* [What is asked] In full and without alteration, give the listing again.

------ Input rows ------

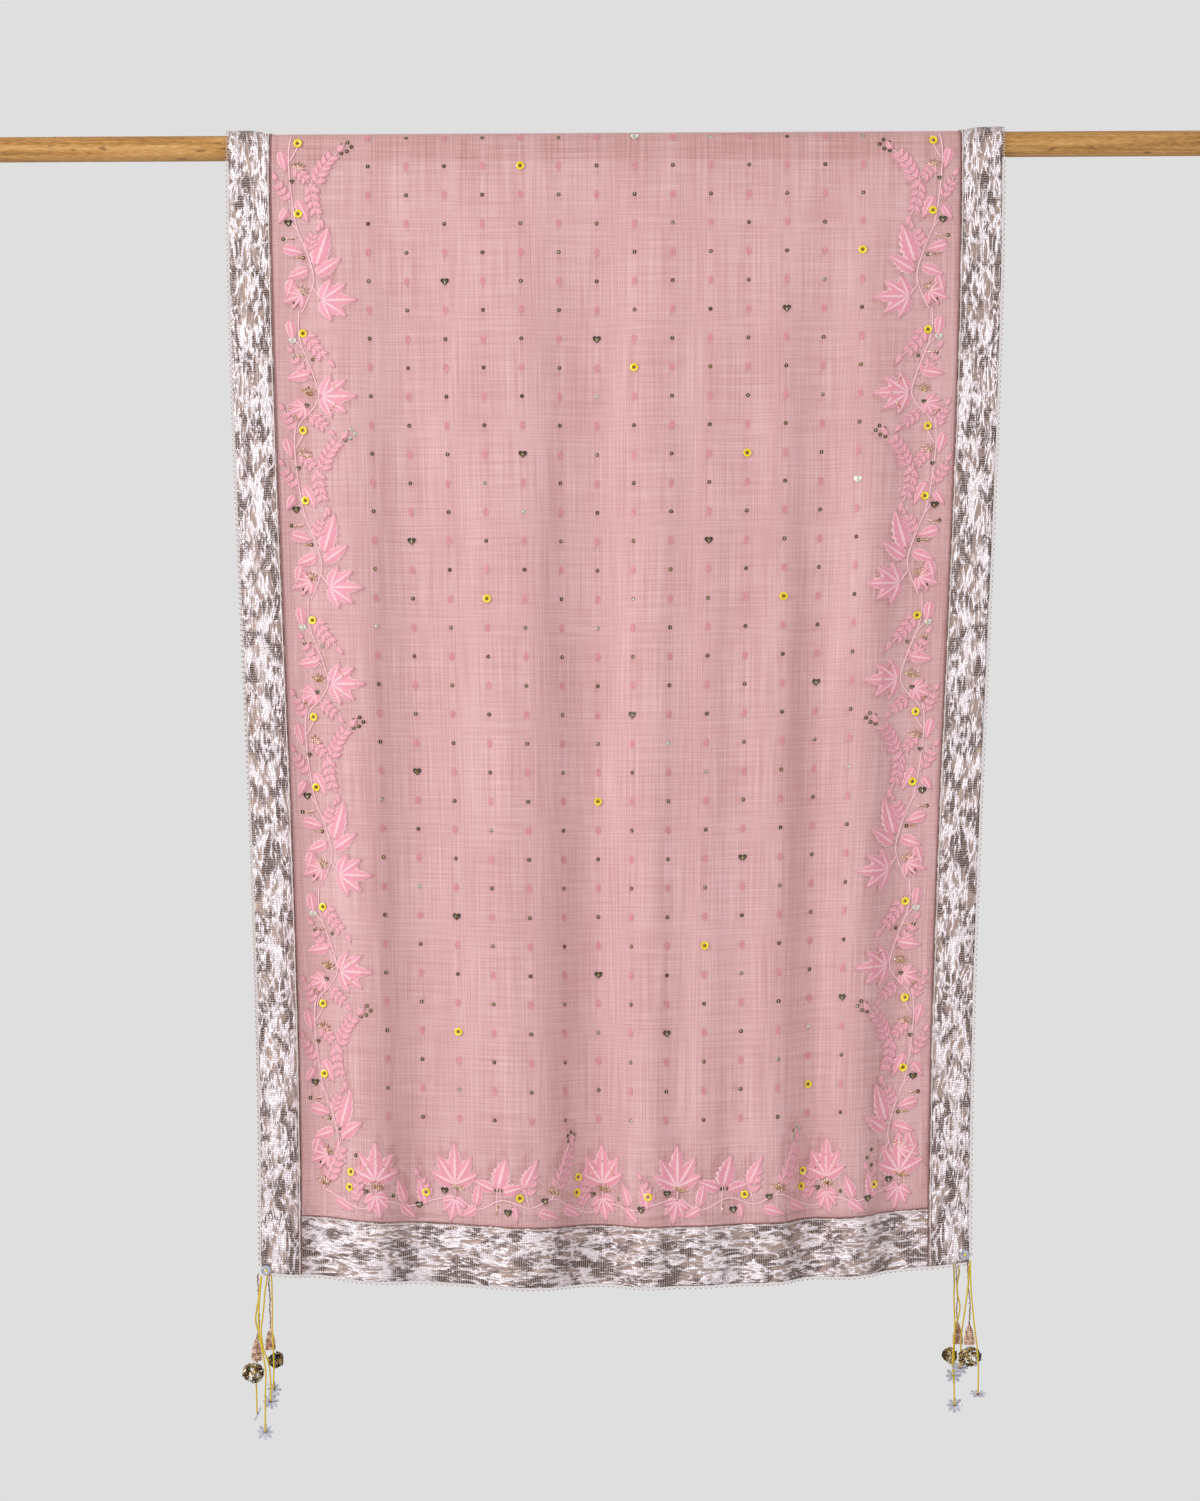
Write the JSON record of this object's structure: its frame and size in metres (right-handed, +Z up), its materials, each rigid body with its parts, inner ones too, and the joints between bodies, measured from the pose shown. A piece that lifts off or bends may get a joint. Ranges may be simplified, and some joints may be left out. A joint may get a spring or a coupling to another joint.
{
  "type": "dupatta stole on wooden pole",
  "caption": "Long sheer embroidered stole with brocade borders, picot edging and corner tassels, draped over a round wooden pole so both halves hang.",
  "frame": {"origin": "on the pole's axis, half way across the cloth", "axes": "+X along the pole, -Y the way the front drop faces, +Z up"},
  "size_m": [1.42, 0.0822, 1.4413],
  "materials": {
    "pole": "oiled golden brown pole, speckled grain",
    "ground": "sheer pink silk and cotton gauze, soft sheen",
    "brocade": "crushed silver rose metallic tissue, matt leaf figures",
    "edging": "pale thread picot loops",
    "yellow_cord": "twisted bright yellow cord",
    "string_beads": "small brown pink glass beads",
    "seed_beads": "beige pearl seed beads",
    "sequins": "dark bronze sequins",
    "petals": "translucent pale lilac petals and discs",
    "embroidery": "glossy rose pink satin stitch",
    "yellow_spangle": "bright yellow cupped spangles",
    "metal_thread": "gold and silver bugle beads and metal thread"
  },
  "bodies": {
    "root": {"pole": "pole", "field_front": "ground", "field_over_pole": "ground", "field_back": "ground", "side_border_left_front": "brocade", "side_border_left_over_pole": "brocade", "side_border_left_back": "brocade", "side_border_right_front": "brocade", "side_border_right_over_pole": "brocade", "side_border_right_back": "brocade", "end_border_front": "brocade", "end_border_back": "brocade", "edging_left_front": "edging", "edging_left_over_pole": "edging", "edging_left_back": "edging", "edging_right_front": "edging", "edging_right_over_pole": "edging", "edging_right_back": "edging", "end_edging_front": "edging", "end_edging_back": "edging", "disc_front_left": "petals", "cord_front_left_a": "yellow_cord", "cord_front_left_b": "yellow_cord", "flower_front_left_a": "petals", "flower_front_left_b": "petals", "bead_string_front_left": "string_beads", "cone_front_left": "seed_beads", "sequins_front_left": "sequins", "disc_front_right": "petals", "cord_front_right_a": "yellow_cord", "cord_front_right_b": "yellow_cord", "flower_front_right_a": "petals", "flower_front_right_b": "petals", "bead_string_front_right": "string_beads", "cone_front_right": "seed_beads", "sequins_front_right": "sequins", "disc_back_left": "petals", "cord_back_left_a": "yellow_cord", "cord_back_left_b": "yellow_cord", "flower_back_left_a": "petals", "flower_back_left_b": "petals", "bead_string_back_left": "string_beads", "cone_back_left": "seed_beads", "sequins_back_left": "sequins", "disc_back_right": "petals", "cord_back_right_a": "yellow_cord", "cord_back_right_b": "yellow_cord", "flower_back_right_a": "petals", "flower_back_right_b": "petals", "bead_string_back_right": "string_beads", "cone_back_right": "seed_beads", "sequins_back_right": "sequins"}
  },
  "joints": []
}
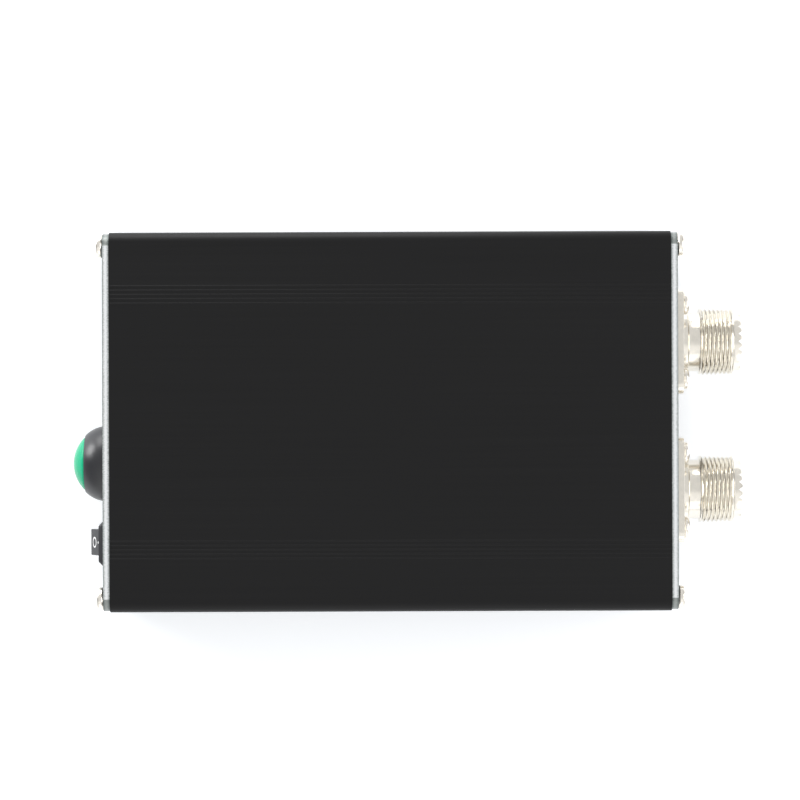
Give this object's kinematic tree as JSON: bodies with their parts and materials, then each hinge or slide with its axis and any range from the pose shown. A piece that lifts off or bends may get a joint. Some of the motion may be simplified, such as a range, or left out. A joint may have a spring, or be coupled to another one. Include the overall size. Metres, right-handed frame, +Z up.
{
  "type": "antenna tuner",
  "caption": "Compact automatic antenna tuner in a split aluminium case with a tune button, power rocker, display window and threaded coaxial sockets.",
  "frame": {"origin": "centre of the case's flat underside", "axes": "+Z up out of the ribbed top face; the control panel faces -Y and the socket panel faces +Y; +X is to the right when facing the control panel"},
  "size_m": [0.088, 0.1576, 0.0382],
  "materials": {
    "anodised_case": "satin black anodised extrusion with fine lengthwise draw lines",
    "anodised_panel": "matt black anodised plate with bare machined edges",
    "nickel_screws": "bright nickel plate",
    "nickel_nuts": "nickel-plated steel",
    "socket_nickel": "warm nickel plate over brass",
    "socket_insulation": "cream PTFE",
    "contact_brass": "bright contact brass",
    "tinned_metal": "tinned or spring steel",
    "window_acrylic": "smoked clear acrylic",
    "display_cell": "dark glass",
    "blue_board": "solder mask",
    "green_board": "solder mask",
    "green_cap": "polished green plastic",
    "black_gloss": "polished black plastic",
    "black_plastic": "moulded black plastic",
    "rocker_plastic": "satin dark plastic with white markings",
    "white_plastic": "moulded plastic",
    "wire_insulation": "flexible wire insulation",
    "copper_wire": "enamelled copper",
    "iron_powder": "coated iron powder",
    "ferrite": "ferrite",
    "coax_stub": "coaxial stub jacket",
    "ceramic_caps": "dipped ceramic",
    "chip_epoxy": "moulded epoxy",
    "capacitor_sleeve": "sleeved can"
  },
  "bodies": {
    "case": {"top_shell": "anodised_case", "bottom_shell": "anodised_case", "front_panel": "anodised_panel", "rear_panel": "anodised_panel", "front_panel_screws": "nickel_screws", "rear_panel_screws": "nickel_screws", "display_window": "window_acrylic", "display_glass": "display_cell", "display_board": "blue_board", "display_spacers": "nickel_screws", "display_screws": "nickel_screws", "display_cable": "wire_insulation", "button_body": "black_gloss", "button_spring": "tinned_metal", "button_base": "black_plastic", "button_terminals": "contact_brass", "button_nut": "nickel_nuts", "button_wires": "wire_insulation", "rocker_housing": "black_plastic", "rocker_terminals": "contact_brass", "rocker_wires": "wire_insulation", "input_socket_shell": "socket_nickel", "input_socket_insulator": "socket_insulation", "input_socket_contact": "contact_brass", "antenna_socket_shell": "socket_nickel", "antenna_socket_insulator": "socket_insulation", "antenna_socket_contact": "contact_brass", "socket_screws": "nickel_screws", "socket_nuts": "nickel_nuts", "socket_ground_lugs": "nickel_nuts", "socket_wires": "copper_wire", "jack_body": "black_plastic", "jack_pin": "tinned_metal", "jack_nut": "nickel_nuts", "jack_wires": "wire_insulation", "main_board": "green_board", "relays": "white_plastic", "relay_leads": "tinned_metal", "toroid_cores": "iron_powder", "toroid_windings": "copper_wire", "air_coils": "copper_wire", "tuning_capacitors": "ceramic_caps", "coupler_cores": "ferrite", "coupler_windings": "copper_wire", "coupler_lines": "coax_stub", "microcontroller": "chip_epoxy", "relay_drivers": "chip_epoxy", "voltage_regulator": "chip_epoxy", "supply_capacitors": "capacitor_sleeve", "board_headers": "black_plastic"},
    "tune_button": {"button_cap": "green_cap", "button_plunger": "white_plastic"},
    "power_rocker": {"rocker_lever": "rocker_plastic", "rocker_plunger": "contact_brass"},
    "contact_bar": {"rocker_contact": "contact_brass"}
  },
  "joints": [
    {"name": "button_press", "type": "slide", "parent": "case", "child": "tune_button", "axis": [0, 1, 0], "range_m": [0, 0.0025], "stiffness_N_per_m": 900, "springref_m": -0.0012, "deforming": ["button_spring"]},
    {"name": "rocker_tilt", "type": "hinge", "parent": "case", "child": "power_rocker", "pos_m": [0.0285, -0.066, 0.019], "axis": [1, 0, 0], "range_deg": [0, 28]},
    {"name": "contact_rock", "type": "hinge", "parent": "case", "child": "contact_bar", "pos_m": [0.0285, -0.0603, 0.019], "axis": [1, 0, 0], "range_deg": [-22.4, 0]}
  ],
  "couplings": [
    {"joint": "contact_rock", "follows": "rocker_tilt", "ratio": -0.8}
  ]
}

------

* [Task output]
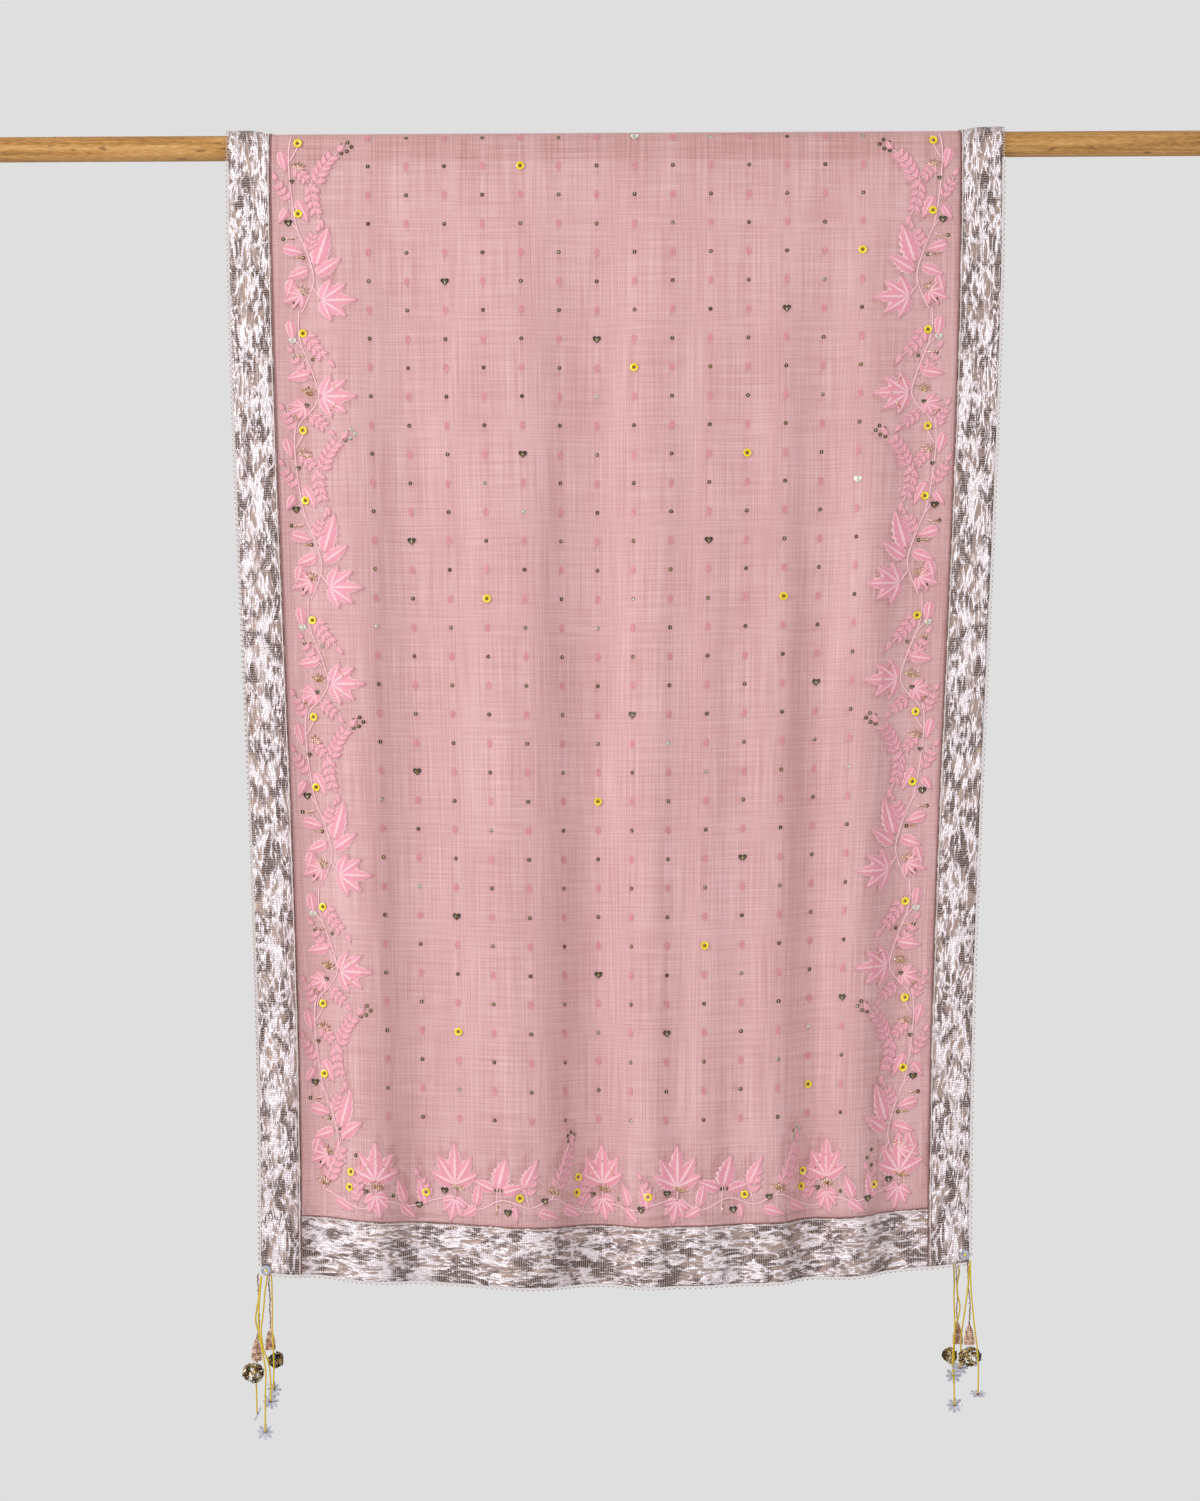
Write the JSON record of this object's structure: its frame and size in metres (right-handed, +Z up), its materials, each rigid body with its parts, inner ones too, and the joints between bodies, measured from the pose shown. A piece that lifts off or bends may get a joint. Ranges may be simplified, and some joints may be left out. A joint may get a spring or a coupling to another joint.
{
  "type": "dupatta stole on wooden pole",
  "caption": "Long sheer embroidered stole with brocade borders, picot edging and corner tassels, draped over a round wooden pole so both halves hang.",
  "frame": {"origin": "on the pole's axis, half way across the cloth", "axes": "+X along the pole, -Y the way the front drop faces, +Z up"},
  "size_m": [1.42, 0.0822, 1.4413],
  "materials": {
    "pole": "oiled golden brown pole, speckled grain",
    "ground": "sheer pink silk and cotton gauze, soft sheen",
    "brocade": "crushed silver rose metallic tissue, matt leaf figures",
    "edging": "pale thread picot loops",
    "yellow_cord": "twisted bright yellow cord",
    "string_beads": "small brown pink glass beads",
    "seed_beads": "beige pearl seed beads",
    "sequins": "dark bronze sequins",
    "petals": "translucent pale lilac petals and discs",
    "embroidery": "glossy rose pink satin stitch",
    "yellow_spangle": "bright yellow cupped spangles",
    "metal_thread": "gold and silver bugle beads and metal thread"
  },
  "bodies": {
    "root": {"pole": "pole", "field_front": "ground", "field_over_pole": "ground", "field_back": "ground", "side_border_left_front": "brocade", "side_border_left_over_pole": "brocade", "side_border_left_back": "brocade", "side_border_right_front": "brocade", "side_border_right_over_pole": "brocade", "side_border_right_back": "brocade", "end_border_front": "brocade", "end_border_back": "brocade", "edging_left_front": "edging", "edging_left_over_pole": "edging", "edging_left_back": "edging", "edging_right_front": "edging", "edging_right_over_pole": "edging", "edging_right_back": "edging", "end_edging_front": "edging", "end_edging_back": "edging", "disc_front_left": "petals", "cord_front_left_a": "yellow_cord", "cord_front_left_b": "yellow_cord", "flower_front_left_a": "petals", "flower_front_left_b": "petals", "bead_string_front_left": "string_beads", "cone_front_left": "seed_beads", "sequins_front_left": "sequins", "disc_front_right": "petals", "cord_front_right_a": "yellow_cord", "cord_front_right_b": "yellow_cord", "flower_front_right_a": "petals", "flower_front_right_b": "petals", "bead_string_front_right": "string_beads", "cone_front_right": "seed_beads", "sequins_front_right": "sequins", "disc_back_left": "petals", "cord_back_left_a": "yellow_cord", "cord_back_left_b": "yellow_cord", "flower_back_left_a": "petals", "flower_back_left_b": "petals", "bead_string_back_left": "string_beads", "cone_back_left": "seed_beads", "sequins_back_left": "sequins", "disc_back_right": "petals", "cord_back_right_a": "yellow_cord", "cord_back_right_b": "yellow_cord", "flower_back_right_a": "petals", "flower_back_right_b": "petals", "bead_string_back_right": "string_beads", "cone_back_right": "seed_beads", "sequins_back_right": "sequins"}
  },
  "joints": []
}
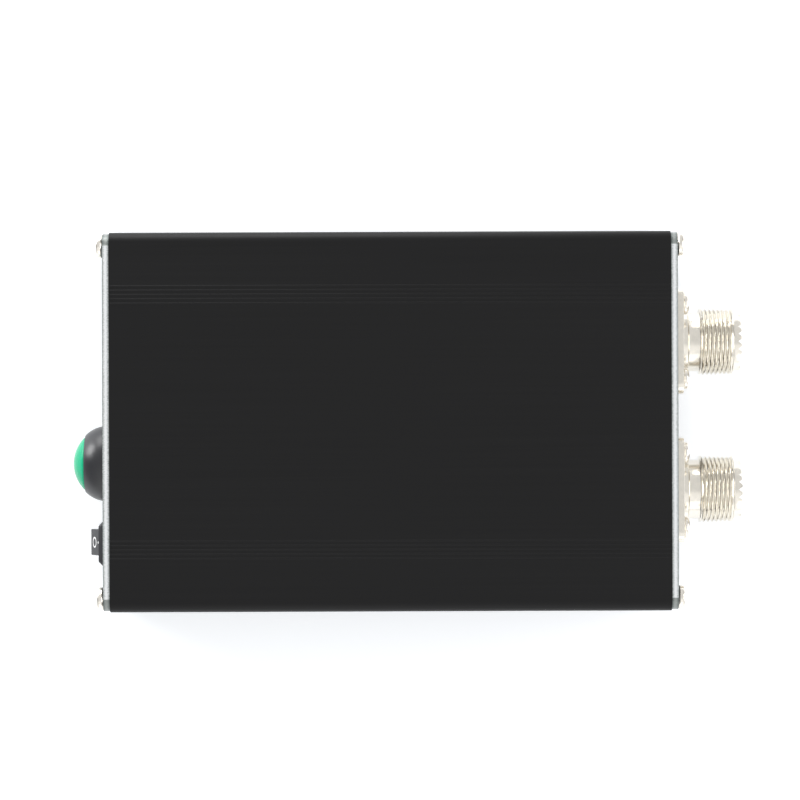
Give this object's kinematic tree as JSON: bodies with their parts and materials, then each hinge or slide with its axis and any range from the pose shown. A piece that lifts off or bends may get a joint. Some of the motion may be simplified, such as a range, or left out. A joint may have a spring, or be coupled to another one. Include the overall size. Metres, right-handed frame, +Z up.
{
  "type": "antenna tuner",
  "caption": "Compact automatic antenna tuner in a split aluminium case with a tune button, power rocker, display window and threaded coaxial sockets.",
  "frame": {"origin": "centre of the case's flat underside", "axes": "+Z up out of the ribbed top face; the control panel faces -Y and the socket panel faces +Y; +X is to the right when facing the control panel"},
  "size_m": [0.088, 0.1576, 0.0382],
  "materials": {
    "anodised_case": "satin black anodised extrusion with fine lengthwise draw lines",
    "anodised_panel": "matt black anodised plate with bare machined edges",
    "nickel_screws": "bright nickel plate",
    "nickel_nuts": "nickel-plated steel",
    "socket_nickel": "warm nickel plate over brass",
    "socket_insulation": "cream PTFE",
    "contact_brass": "bright contact brass",
    "tinned_metal": "tinned or spring steel",
    "window_acrylic": "smoked clear acrylic",
    "display_cell": "dark glass",
    "blue_board": "solder mask",
    "green_board": "solder mask",
    "green_cap": "polished green plastic",
    "black_gloss": "polished black plastic",
    "black_plastic": "moulded black plastic",
    "rocker_plastic": "satin dark plastic with white markings",
    "white_plastic": "moulded plastic",
    "wire_insulation": "flexible wire insulation",
    "copper_wire": "enamelled copper",
    "iron_powder": "coated iron powder",
    "ferrite": "ferrite",
    "coax_stub": "coaxial stub jacket",
    "ceramic_caps": "dipped ceramic",
    "chip_epoxy": "moulded epoxy",
    "capacitor_sleeve": "sleeved can"
  },
  "bodies": {
    "case": {"top_shell": "anodised_case", "bottom_shell": "anodised_case", "front_panel": "anodised_panel", "rear_panel": "anodised_panel", "front_panel_screws": "nickel_screws", "rear_panel_screws": "nickel_screws", "display_window": "window_acrylic", "display_glass": "display_cell", "display_board": "blue_board", "display_spacers": "nickel_screws", "display_screws": "nickel_screws", "display_cable": "wire_insulation", "button_body": "black_gloss", "button_spring": "tinned_metal", "button_base": "black_plastic", "button_terminals": "contact_brass", "button_nut": "nickel_nuts", "button_wires": "wire_insulation", "rocker_housing": "black_plastic", "rocker_terminals": "contact_brass", "rocker_wires": "wire_insulation", "input_socket_shell": "socket_nickel", "input_socket_insulator": "socket_insulation", "input_socket_contact": "contact_brass", "antenna_socket_shell": "socket_nickel", "antenna_socket_insulator": "socket_insulation", "antenna_socket_contact": "contact_brass", "socket_screws": "nickel_screws", "socket_nuts": "nickel_nuts", "socket_ground_lugs": "nickel_nuts", "socket_wires": "copper_wire", "jack_body": "black_plastic", "jack_pin": "tinned_metal", "jack_nut": "nickel_nuts", "jack_wires": "wire_insulation", "main_board": "green_board", "relays": "white_plastic", "relay_leads": "tinned_metal", "toroid_cores": "iron_powder", "toroid_windings": "copper_wire", "air_coils": "copper_wire", "tuning_capacitors": "ceramic_caps", "coupler_cores": "ferrite", "coupler_windings": "copper_wire", "coupler_lines": "coax_stub", "microcontroller": "chip_epoxy", "relay_drivers": "chip_epoxy", "voltage_regulator": "chip_epoxy", "supply_capacitors": "capacitor_sleeve", "board_headers": "black_plastic"},
    "tune_button": {"button_cap": "green_cap", "button_plunger": "white_plastic"},
    "power_rocker": {"rocker_lever": "rocker_plastic", "rocker_plunger": "contact_brass"},
    "contact_bar": {"rocker_contact": "contact_brass"}
  },
  "joints": [
    {"name": "button_press", "type": "slide", "parent": "case", "child": "tune_button", "axis": [0, 1, 0], "range_m": [0, 0.0025], "stiffness_N_per_m": 900, "springref_m": -0.0012, "deforming": ["button_spring"]},
    {"name": "rocker_tilt", "type": "hinge", "parent": "case", "child": "power_rocker", "pos_m": [0.0285, -0.066, 0.019], "axis": [1, 0, 0], "range_deg": [0, 28]},
    {"name": "contact_rock", "type": "hinge", "parent": "case", "child": "contact_bar", "pos_m": [0.0285, -0.0603, 0.019], "axis": [1, 0, 0], "range_deg": [-22.4, 0]}
  ],
  "couplings": [
    {"joint": "contact_rock", "follows": "rocker_tilt", "ratio": -0.8}
  ]
}